I found a very hacky workaround for performing cleanup calls at shutdown:

But it basically means one needs to recreate all publishers/clients etc. if one needs to perform any cleanup ros calls

    try:  
        while rclpy.ok():
            time.sleep(1.0)
    except KeyboardInterrupt:
        pass
    # This part is executed after the keyboard interrupt was caught. The default context is now destroyed and can not be recreated. 

    new_context = rclpy.Context()
    rclpy.init(context=new_context)
    new_node = rclpy.create_node("test", context=new_context)

    # Use the new new_node to perform cleanup ros calls

EDIT: Just to clarify: This does not solve on_shutdown not being called in signals.

audrow commented 3 months ago

I'm going to mark this as help wanted for now.

I think we need a much bigger discussion on signal handling across the ROS 2 core repos.

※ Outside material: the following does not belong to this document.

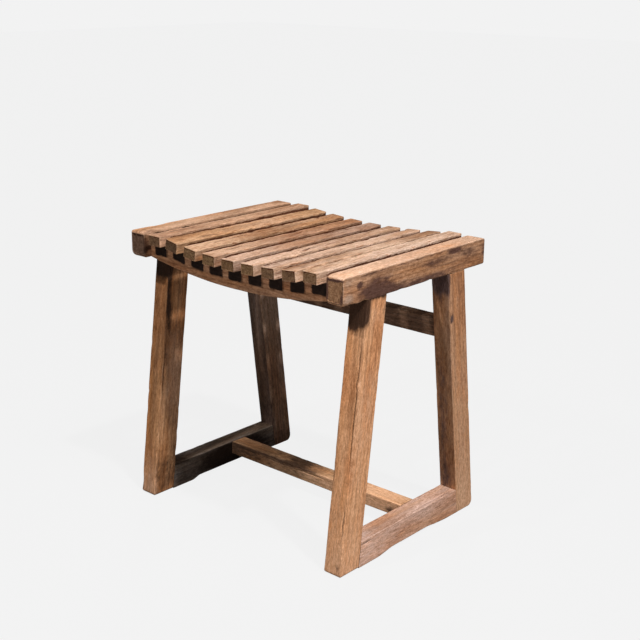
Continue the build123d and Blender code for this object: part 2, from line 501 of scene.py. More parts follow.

firesurfer commented 3 months ago

@audrow Sounds good. Is there already an open issue for that I could subscribe to ?

fujitatomoya commented 3 months ago

@firesurfer not that i am aware of...

there are several issues and PRs are opened,

besides those,

rclcpp, rclpy (this issue) and rosbag2 have the signal handler support by their own implementation.

I think we need a much bigger discussion on signal handling across the ROS 2 core repos.

So i this this means that we need to consider current implementation and problems, and discussion for redesign for ROS 2.

lks-dev commented 2 weeks ago

Hi there,

I am doing something else quite hacky, to be able to log messages to rousout after the SIGINT rclpy humble. The idea cam from recognizing, that the installed signalhandlers in rclpy's implementation are shutting down the current context before I was able to handle the sigint/keyboardInterrupt myself:

"""Implementation of a Minimal Example Node."""

import traceback

import rclpy
import rclpy.executors
import rclpy.logging
import rclpy.node
from example_interfaces.srv import AddTwoInts
from rclpy.signals import SignalHandlerOptions
from std_msgs.msg import String

LOGGER = rclpy.logging.get_logger(__file__)

class MinimalExampleNode(rclpy.node.Node):
    """
    Implement a Minimal Example Node, that showcases how to log after SIGINT.

    Based on example tutorial code from ros2 doc. MinimalPublisher and
    MinimalService.
    """

    def __init__(self) -> None:
        super().__init__('minimal_publisher')
        self.publisher_ = self.create_publisher(String, 'topic', 10)
        self.i = 0
        self.get_logger().info('init completed')
        # commenting the timer here showcases the fact, that the SIGINT will
        # only be processed, when a service request send to the node,
        # triggering the python callback.
        self.timer = self.create_timer(
            0.5,  # seconds
            self.timer_callback,
        )
        self.create_service(
            AddTwoInts,
            'add',
            self.add
        )

    def add(self, request, response):  # noqa: ANN001, ANN201, D102
        self.i = request.a + request.b
        response.sum = self.i
        return response

    def timer_callback(self) -> None:  # noqa: D102
        msg = String()
        msg.data = 'Hello World: %d' % self.i
        self.publisher_.publish(msg)
        self.get_logger().info('Publishing: "%s"' % msg.data)
        self.i += 1
        self.get_logger().info('self.i: %i' % self.i)
        if self.i > 2:
            # This will trigger the catch all exceptions block.
            msg = 'smthing bad could happen if i is above 2!'
            raise RuntimeError(msg)

def main() -> None:
    """Run Node in the ROS2 Network and log errors."""
    try:
        ros_context = rclpy.get_default_context()
        rclpy.init(
            context=ros_context,
            signal_handler_options=SignalHandlerOptions.NO
        )

        executor = rclpy.executors.SingleThreadedExecutor(
            context=ros_context
        )

        node = MinimalExampleNode()

        executor.add_node(node)
        executor.spin()

    except KeyboardInterrupt:
        node.get_logger().fatal(
            'got interrupted by a KeyboardInterrupt and will'
            ' shutdown now...'
        )
    except Exception as error:  # pragma: no cover
        # catch all exceptions to log error and traceback before exiting...
        err_msg = f'experienced an exception:\n{traceback.format_exc()}\n'
        'will shutdown now.'
        try:
            node.get_logger().fatal(err_msg)
        except Exception:  # incase the node is no longer there.
            rclpy.logging.get_logger(__file__).fatal(err_msg)
            # this is not published, useful fallback to get it in the
            # roslogging file.
        raise error
    finally:
        rclpy.try_shutdown()

if __name__ == '__main__':  # pragma: no cover
    main()

A caveat with this implementation is, that the signal is only processed in the client code, when a python callback is processed. Hence it only works with nodes, that regularly process python callbacks, e.g. from a timer. In one node, that does not rely on a timer i added an 'empty' callback in the following fashion: self.create_timer(.1, (lambda: None)) # used to get a raised KeyboardInterrupt recognized and handled

This pattern of not letting the rclpy's handle the signals is probably not the best idea, but I am not entirely sure how bad it is or what bad things could happen, as I make sure to manually call the rclpy.try_shutdown() in the final statement.

So any improvement suggests or information on why its a bad idea or how stupid the idea is, are highly appreciated.

From my perspective a on_shutdown callback, which is guaranteed to run, before the current context is invalided, for what ever reason, would be the 'best' solution for the task of gracefully execute cleanup code that involves communicating over the ROS2 network.